_Prompt_:
Show every line containing "More" by copying it.

[Items from a dataset]
** Begin **

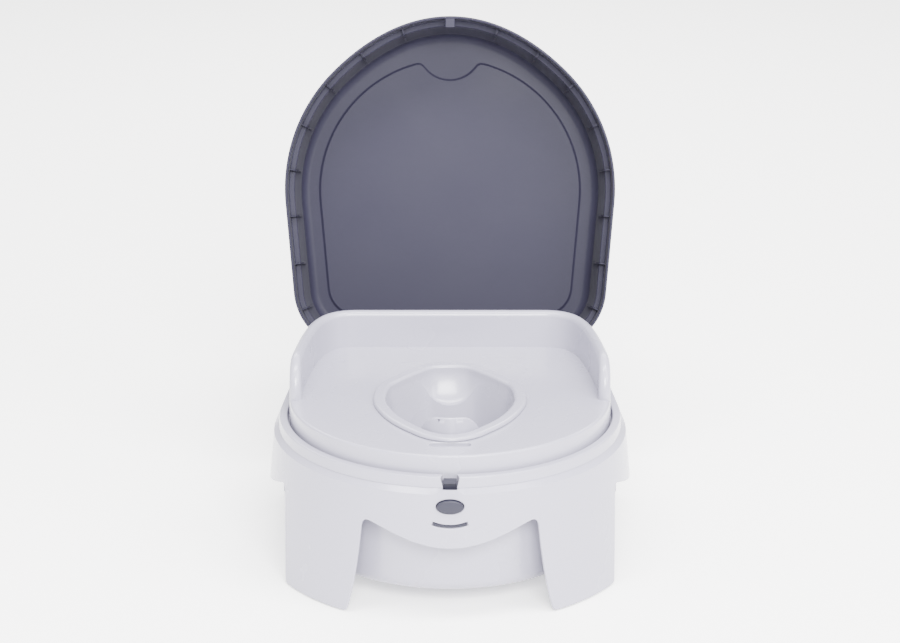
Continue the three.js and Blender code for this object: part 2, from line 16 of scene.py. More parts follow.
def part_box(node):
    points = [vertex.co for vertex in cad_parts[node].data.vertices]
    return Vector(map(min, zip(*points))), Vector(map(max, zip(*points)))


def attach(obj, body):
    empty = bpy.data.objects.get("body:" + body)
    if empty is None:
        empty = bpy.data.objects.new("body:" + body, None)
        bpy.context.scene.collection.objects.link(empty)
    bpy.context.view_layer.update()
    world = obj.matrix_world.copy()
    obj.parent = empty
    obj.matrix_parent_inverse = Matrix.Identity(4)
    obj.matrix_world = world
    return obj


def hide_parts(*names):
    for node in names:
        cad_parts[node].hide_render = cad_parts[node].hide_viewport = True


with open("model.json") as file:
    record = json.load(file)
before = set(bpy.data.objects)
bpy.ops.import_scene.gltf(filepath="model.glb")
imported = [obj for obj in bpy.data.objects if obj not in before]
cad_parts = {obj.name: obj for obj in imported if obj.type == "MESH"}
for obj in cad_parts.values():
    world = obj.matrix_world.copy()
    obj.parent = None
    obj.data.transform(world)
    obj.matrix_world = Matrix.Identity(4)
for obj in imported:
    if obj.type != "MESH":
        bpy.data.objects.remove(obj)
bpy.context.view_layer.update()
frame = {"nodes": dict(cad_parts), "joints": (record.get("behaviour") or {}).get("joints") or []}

MM = 0.001

# The CAD's driving sizes.
FRONT_RADIUS = 180
SIDE_TAPER = math.radians(5.2)
REAR_EDGE = 175
REAR_CORNER = 67
SHOULDER = 137.3
NECK_TOP = 148.5
SEAT_TOP = 166.3
WALL_TOP = 206
LID_LIP = 137.6
LID_TOP = 214.6
FLARE = 13.7
GUARD_TOP = 186
BULGE = 7.4
BULGE_ANGLE = math.radians(45)
HINGE_Y = 179.1
HINGE_Z = 145.8
HINGE_X = 70
LIP_SWING = 12.5
BUTTON_Z = 120.4
SLOT_HALF = 6.9
SLOT_FLARE = 2.3
SLOT_SPREAD = 0.006  # keeps the slot's sides parallel, although the plan curves in
SMILE_Z = 149.1
SMILE_RADIUS = 48.8
SEAT_RADIUS = 157.7
SEAT_REAR = 147.3
SEAT_STRAIGHT = 98  # half of the seat's straight rear edge
SEAT_SIDE_PULL = 105  # these two pull the curve round the seat's rear corner
SEAT_REAR_PULL = 40
LID_SKIN = 3
PANEL_INSET = 33
PANEL_BITE = 34
PANEL_BITE_Y = -158.0
SHARP = math.radians(38)

hinge = next(j for j in frame["joints"] if j["name"] == "lid_hinge")
LID_OPEN = math.radians(hinge["range_deg"][1])
ORIGIN_Y = hinge["pos_m"][1] - HINGE_Y * MM


# ---- Curves -------------------------------------------------------------------------------------


def arc(cx, cy, radius, start, end, count):
    """Points of a round arc between two angles."""
    turn = np.linspace(start, end, count)
    return np.stack([cx + radius * np.cos(turn), cy + radius * np.sin(turn)], 1)


def bezier(a, b, c, d, count):
    """Points of a cubic Bezier curve."""
    t = np.linspace(0, 1, count)[:, None]
    a, b, c, d = (np.array(p, float) for p in (a, b, c, d))
    return (1 - t) ** 3 * a + 3 * (1 - t) ** 2 * t * b + 3 * (1 - t) * t * t * c + t**3 * d


def mirrored(half):
    """A closed outline from its right half, which runs from the front centre to the rear centre."""
    half = np.array(half, float)
    other = half[::-1] * [-1, 1]
    return np.concatenate([half, other[1:-1]])


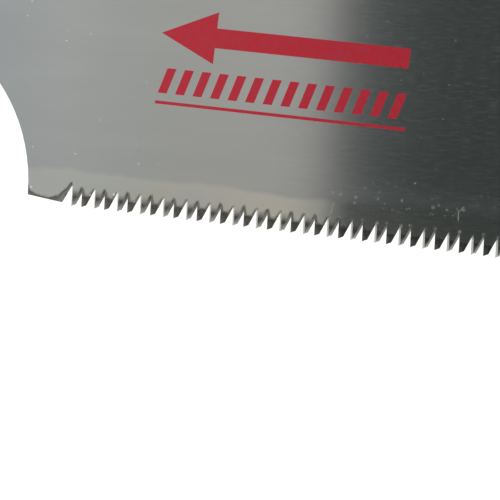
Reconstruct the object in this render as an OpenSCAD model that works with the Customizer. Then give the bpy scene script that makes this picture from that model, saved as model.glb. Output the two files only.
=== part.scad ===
// Pull saw with one toothed edge and a blade that hooks on a pin in the handle's head.
// The saw lies on its side: X runs from the butt to the toe, Y from the teeth to the back, Z is up.
// The origin is at the centre of the space that the saw takes up, on the surface it lies on.

/* [Blade plate] */
// Length of the toothed edge
toothed_length = 265; // [180:5:330]
// Thickness of the plate
blade_t = 0.6; // [0.4:0.05:0.9]
// Angle between the tooth line and the back
taper_deg = 2.8; // [0:0.2:5]
// Radius of the hollow edge between tang and heel
heel_r = 22.4; // [14:0.2:32]
// Straight edge between the hollow and the heel's corner
heel_edge = 0.2; // [0.1:0.1:4]
// Length of the plain land in front of the first tooth
land_length = 4.5; // [2:0.5:12]
// Height of the land's rear end over the tooth line
land_rear_h = 0.82; // [0.5:0.02:1.4]
// Height of the land's front end over the tooth line
land_front_h = 0.35; // [0.3:0.01:0.45]
// Height of the toe's upright edge over the tooth line
toe_edge_h = 40; // [20:1:48]
// Length of back that the slanted toe corner takes away
toe_slant_run = 16; // [8:1:30]
// Radius of the toe's two blunt corners
toe_corner_r = 5; // [1:0.5:7]

/* [Teeth] */
// Distance from one tooth tip to the next
tooth_pitch = 1.5; // [1.3:0.05:2.2]
// Angle between the file's stroke and a line square to the plate
fleam_deg = 24; // [15:1:28]
// Lean of a tooth's front edge
front_deg = 4; // [1:0.5:7]
// Lean of a tooth's back edge
back_deg = 22.3; // [19:0.1:26]
// Angle between a tooth's tip facet and the tooth line
tip_deg = 26.2; // [20:0.2:32]
// Run of the tip facet along the tooth line
tip_run = 0.63; // [0.55:0.01:0.75]
// Distance from the land's end to the first tip
entry_w = 1.3; // [1:0.05:1.8]
// Lean of the first gullet's rear wall
entry_deg = 24.8; // [21:0.2:28]

/* [Tang and hook] */
// Width of the tang
tang_w = 20.6; // [19:0.2:26]
// Distance from the back to the pin's axis
pin_depth = 8; // [7:0.25:9]
// Radius of the hook pin
pin_r = 2; // [1.4:0.1:2.4]
// Running clearance between pin and notch
pin_clearance = 0.05; // [0.02:0.01:0.09]
// Distance from the pin's axis to the end of the tang
nose_reach = 7.5; // [6:0.1:8]
// Distance from the back to the top of the tang's nose
nose_drop = 4; // [3.5:0.1:5]
// Radius of the nose's corners
nose_r = 3; // [2:0.1:3.4]
// Run of the slanted edge under the nose, in front of the pin
nose_run = 2; // [1:0.5:6]

/* [Head] */
// Thickness of the folded sheet
sheet_t = 1; // [0.7:0.05:1.4]
// Gap between the plate and each cheek
cheek_gap = 0.05; // [0.03:0.01:0.15]
// Gap between the plate's back and the fold
back_gap = 0.1; // [0.05:0.05:0.3]
// Length of head that shows in front of the ferrule
head_length = 44; // [38:1:60]
// Gap between the head's front and the start of the hollow heel
head_setback = 3.5; // [2:0.5:10]
// Distance that the head's front edge slants back towards the tooth side
head_slant = 6; // [0:0.5:9]
// Overlap of the cheeks past the tang's lower edge
cheek_lip = 2.2; // [0.5:0.1:3]
// Radius of the cheeks' lower front corner
cheek_corner_r = 6; // [2:0.5:7]
// Distance from the ferrule's front to the pin's axis
pin_setback = 9.5; // [9.5:0.5:14]
// Radius of the pin's round heads
pin_head_r = 3.4; // [2.8:0.1:4]
// Height of the pin's round heads
pin_head_h = 0.8; // [0.5:0.1:1.2]
// Length of the tail inside the handle
tail_length = 74; // [50:1:100]
// Width of the tail
tail_w = 14; // [11:0.5:18]
// Radius of the tail's rear corners
tail_corner_r = 4; // [1:0.5:5]
// Radius of the flush rivets that join the cheeks
rivet_r = 1.6; // [1:0.1:2]
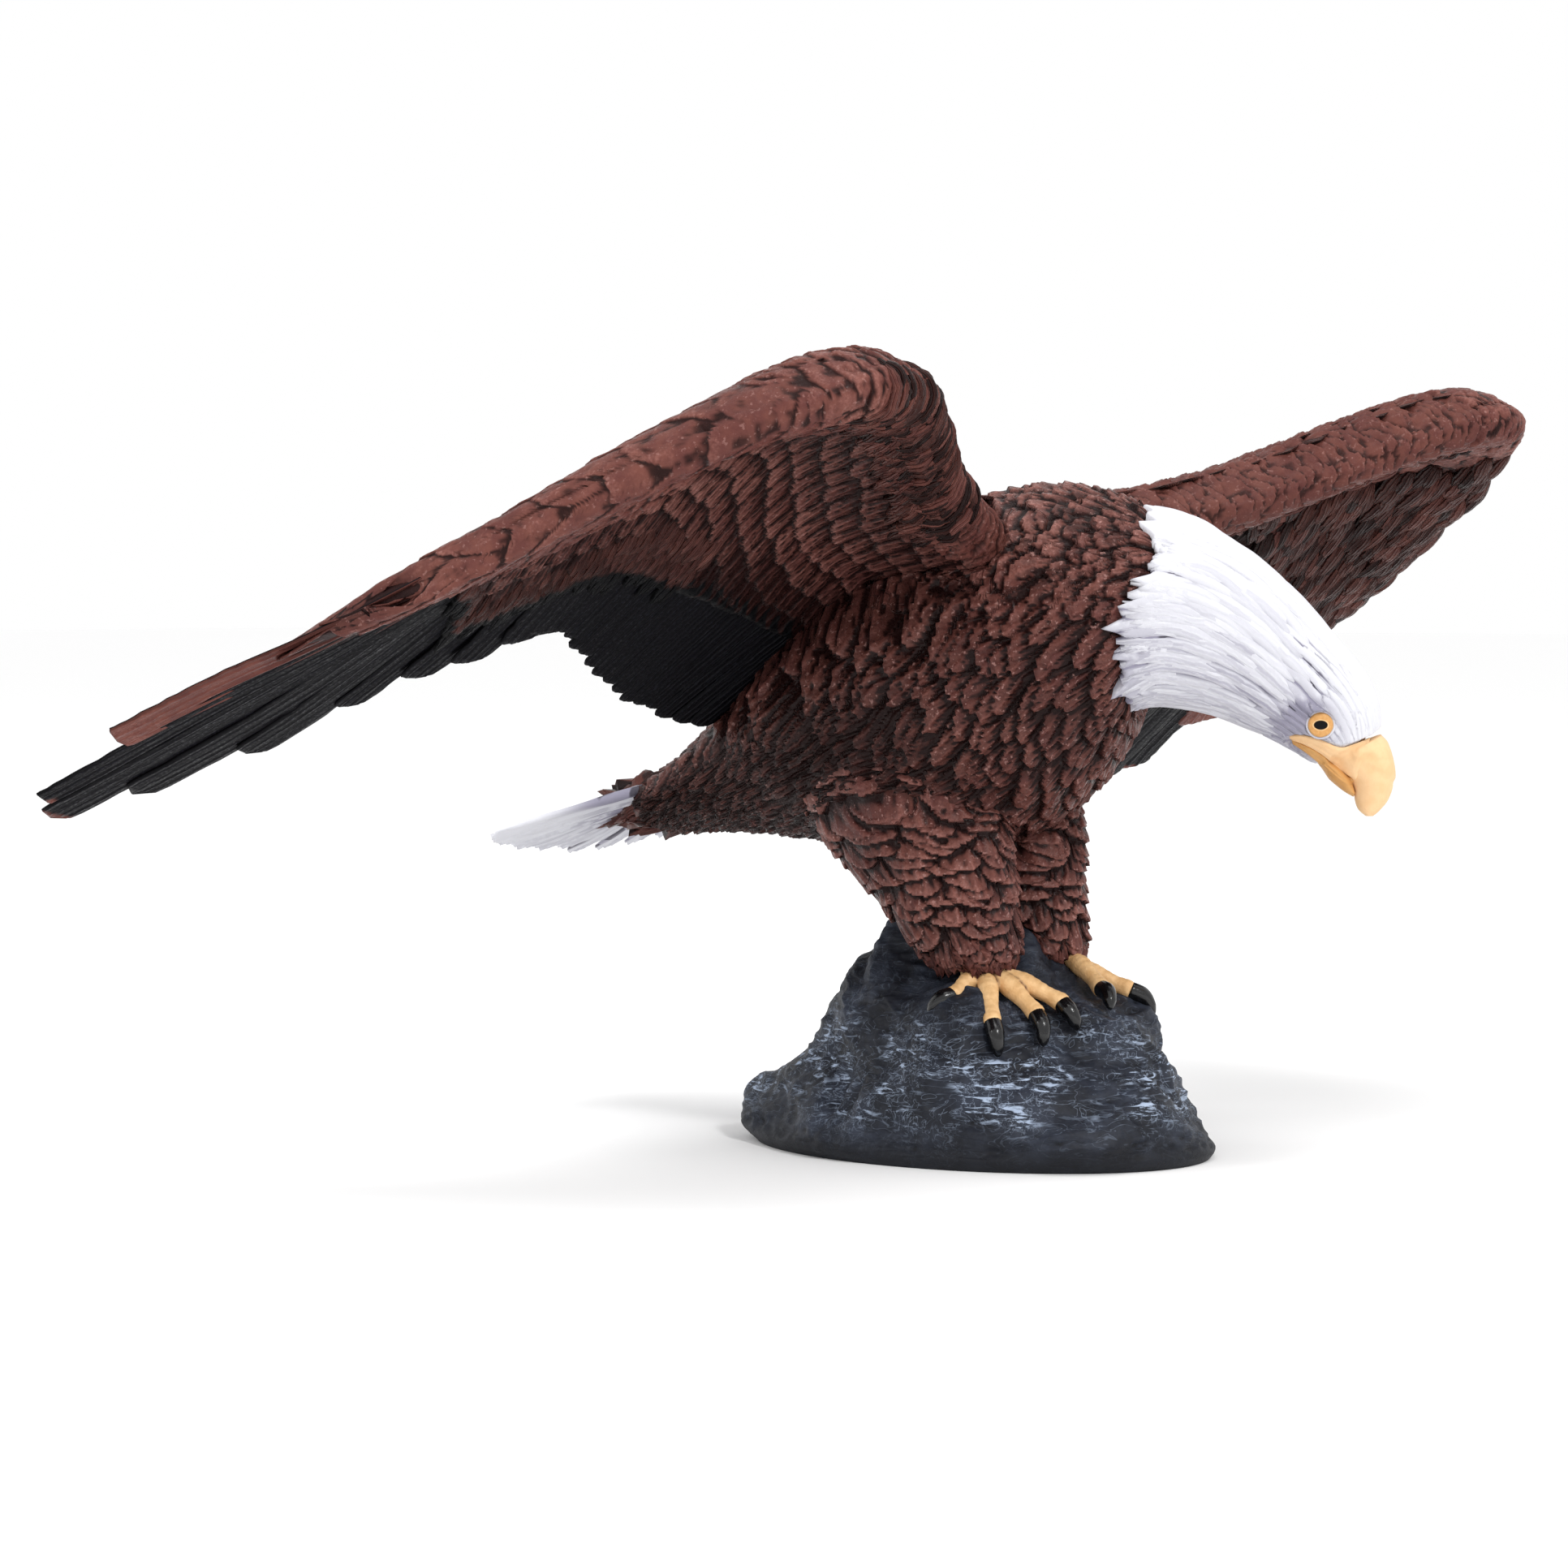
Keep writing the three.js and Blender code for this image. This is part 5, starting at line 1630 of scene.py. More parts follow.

** End **

_Solution below_:
Continue the three.js and Blender code for this object: part 2, from line 16 of scene.py. More parts follow.
Keep writing the three.js and Blender code for this image. This is part 5, starting at line 1630 of scene.py. More parts follow.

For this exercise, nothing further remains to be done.